G. K. Chesterton once wrote,
Tradition means giving votes to the most obscure of all classes—our ancestors. It is the democracy of the dead. Tradition refuses to submit to the small and arrogant oligarchy of those who merely happen to be walking around.It is a lesson that Dartmouth has long understood. In granting deference to our ancestors, we become part of a continuum transcending any single generation. By learning, performing, and transmitting the Dartmouth traditions, we enter a community which long outdates ourselves and will eventually come to outdate the last descendants we are destined to glimpse. Appreciating this, even implicitly, is why the College's students are so intransigent when it comes to tradition.
This was even more true when Gina arrived in 1975. It should not be at all astonishing that the men who held dearly the College's heritage did not welcome her hospitably. The very admission of women represented a threat to the historical character of the institution; the fact that many of these women—if Barreca is any reliable indication—arrived with chips on their shoulders, tenaciously determined to change Dartmouth, only multiplied the difficulty.

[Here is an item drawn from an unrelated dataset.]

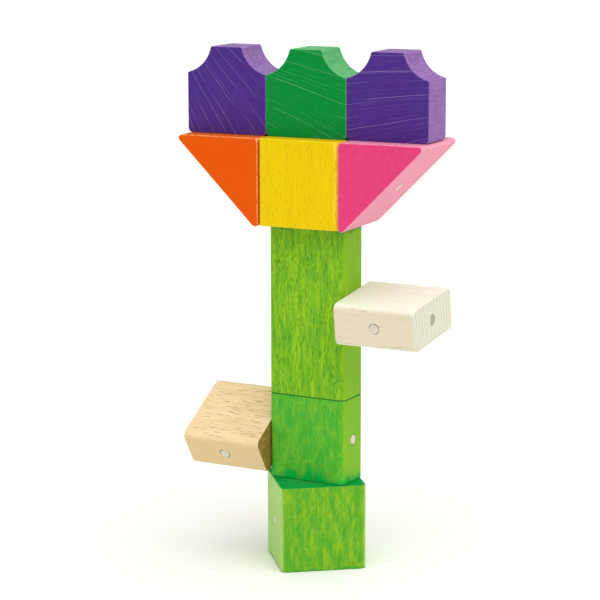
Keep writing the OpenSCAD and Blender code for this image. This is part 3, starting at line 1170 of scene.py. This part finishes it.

One must wonder if there wasn't a good deal of truth in the fears of Dartmouth's men. They understood there was an inherent trade off in co-education: by gaining women, there would be no way to predict what would be lost. Well, the College ended up losing quite a bit. Within a year of females' arrival, freshmen were no longer required to don beanies. The tradition of choosing a Winter Carnival Queen was abolished soon thereafter. A decade later, the administration banned freshmen from rushing the field at the Homecoming game. Over three decades, the College whittled away numerous traditions that had once defined it. Today, although few, if any, students would renege on that trade, the loss is undeniable. This is why Gina's male classmates were hesitant about co-eds.
Though her reception may not have been enthusiastic, Barreca's reaction to the situation is all the greater pity, considering the unique circumstances of her arrival. Belonging to the first generation of Dartmouth women, she had an opportunity to help define a new set of traditions and adapt existing customs for the fairer sex. One example was the formation of the College's first sorority. Young Gina might have been part of the expansion of the Greek system; she could have engaged in a time-honored rite of the College, and in doing so, made tradition more inclusive, without diminishing it. Did she? No. Instead, she fired off a letter to the Daily Dartmouth, lambasting the very idea of establishing a sorority. Perhaps the College did not exclude her half so much as she excluded herself.
Regardless of how her alienation came about, she is certain of both its existence and its centrality to her experiences at Dartmouth. Babes is filled with anecdote after anecdote distinguishing loud and brash Gina from her "better-heeled" peers. To the very end, she is an outsider, deciding to graduate early, with the knowledge she "was no more a man of Dartmouth... than [she] had been in 1975."
Sometimes, though, adversity builds character, and it would be incorrect to assume Gina gleaned no wisdom from her time as a student. One thing she discovered was that "anything worth doing was worth doing, period—worth doing well if you could, or doing poorly if you couldn't do better, as long as it got done with enthusiasm." I will not bother contesting the value of that conclusion, but I will suggest it is, perhaps, largely responsible for the publication of this book.
She picked up another bit of insight from her father the day she arrived at the College. Like most freshmen, she was understandably worried about setting off on her own. Her father lovingly advised, "You can always take the next bus home." For her it was "better than magic...because it's given [her] permission to take risks without worrying about the irrevocable." At its roots, this is a childish privilege—adult reality necessitates the irrevocable. Moreover, this most cherished of privileges is one that Dartmouth is wholly unable to entertain. For the College, there isn't any "next bus home." For institutions, change is sometimes irrevocable, and thus vigilance is required. This sort of knowledge is completely alien to Gina, living in a world characterized by whimsy and devoid of consequences. Such an existence constructed an absolute barrier between her and an understanding of Dartmouth's heritage.
Still, some lessons were more valuable than others. It is on a Dartmouth study abroad program in London that Gina finally learns an appreciation of heritage. She was in a museum, looking for a cup of coffee, when she stumbles upon a manuscript of The Canterbury Tales.
This wasn't like anything I'd ever seen at home... This was Something Else, with a history longer than anything I could imagine... and now I was part of that history just by walking into this beautiful building for free. These lusciously magnificent pages weren't hidden away in some small room for the exclusive and fetishistic gaze of serious scholars but were instead right there on the ground floor. Suddenly it felt as if there were enough of everything to go around.And so, Chaucer succeeded where Dartmouth failed. The College, too, can lay claim to a long history, perhaps even to that elusive status of Something Else, but Gina is unable to realize it. Even more so than the manuscript, the College gave her the opportunity to be part of its history. Indeed, while she could only view that dead and bound animal hide, Dartmouth invited her to become, quite literally, a part of itself.
Unfortunately, Ms. Barreca neglected her opportunity to commune with a society old and venerable. Instead, she opted to remain obstinately within the community of those who merely happen to be walking around.